Saturday, June 17, 2023

Nikki Haley proved that racism is alive and well

The field of candidates for the 2024 GOP presidential primary includes a woman of color - Nikki Haley. I suppose that marks some progress. 

However, one of her main messages is that racism in this country is over, which is interesting given that it was only 8 years ago - on Haley's watch as governor of South Carolina - that an avowed white supremacist murdered 9 Black people in church. 

But the problem for Haley goes deeper. Almost every time she opens her mouth about the demise of racism, she proves that it is still alive and well. Here's the latest example:

Of course, Haley didn't provide any examples of Barack Obama singling our minorities as victims because there aren't any. I'll grant that, like most Republicans, she probably lives in a bubble of right wing news and wouldn't know that some Black liberals like Ta-Nehisi Coates actually criticized the former president for focusing on personal responsibility when speaking to Black audiences. But perhaps Haley should read the piece Coates wrote after Obama's commencement address at Morehouse. Here is the part of the president's speech that he critiqued:

We know that too many young men in our community continue to make bad choices. Growing up, I made a few myself. And I have to confess, sometimes I wrote off my own failings as just another example of the world trying to keep a black man down. But one of the things you've learned over the last four years is that there's no longer any room for excuses. I understand that there's a common fraternity creed here at Morehouse: "Excuses are tools of the incompetent, used to build bridges to nowhere and monuments of nothingness."

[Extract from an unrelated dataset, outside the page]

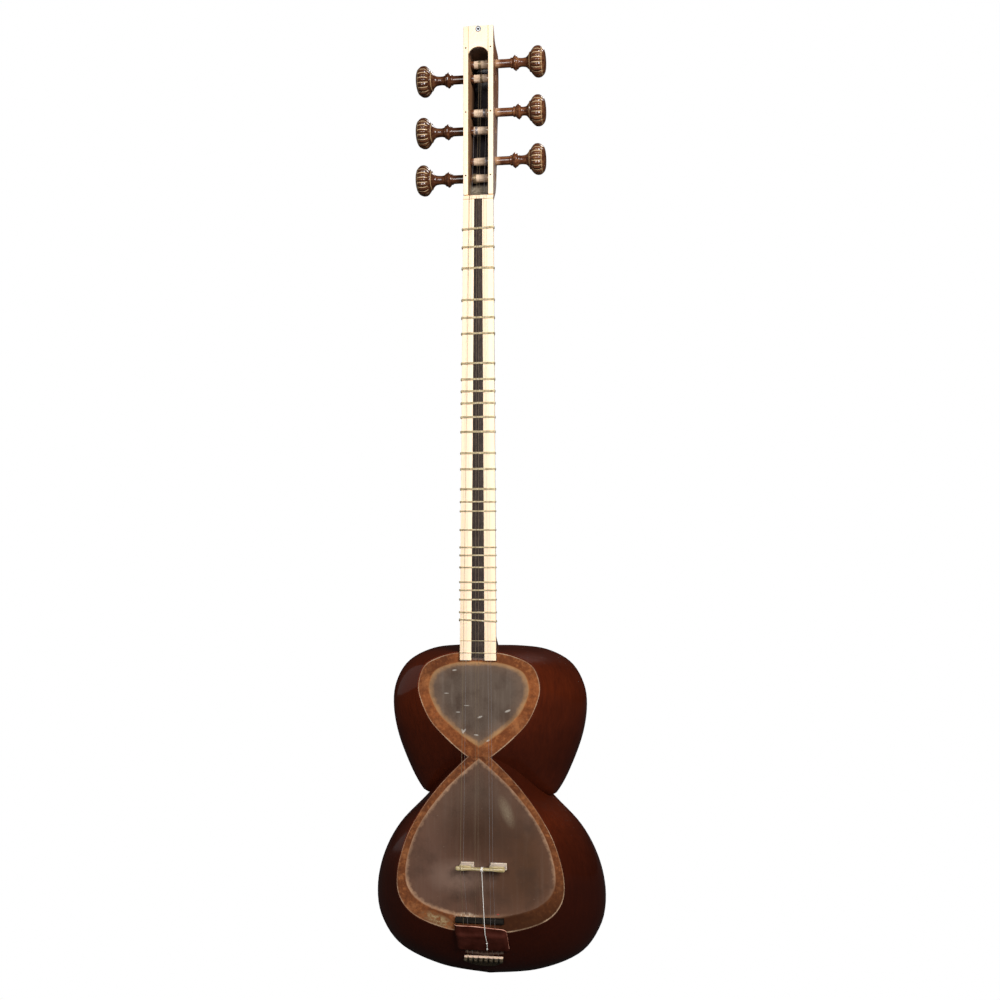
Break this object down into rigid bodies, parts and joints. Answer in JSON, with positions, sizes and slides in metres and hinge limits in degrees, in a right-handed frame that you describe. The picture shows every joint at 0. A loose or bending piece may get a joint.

We've got no time for excuses—not because the bitter legacies of slavery and segregation have vanished entirely; they haven't. Not because racism and discrimination no longer exist; that's still out there. It's just that in today's hyper-connected, hyper-competitive world...nobody is going to give you anything you haven't earned. And whatever hardships you may experience because of your race, they pale in comparison to the hardships previous generations endured—and overcame.

As Coates pointed out, that was pretty standard fare for Obama. 

But it's hard to imagine that Haley completely missed the speech that launched Obama onto the national political stage - the one at the 2004 Democratic convention - where he said this:

Yet even as we speak, there are those who are preparing to divide us, the spin masters and negative ad peddlers who embrace the politics of anything goes. Well, I say to them tonight, there's not a liberal America and a conservative America — there's the United States of America. There's not a black America and white America and Latino America and Asian America; there's the United States of America.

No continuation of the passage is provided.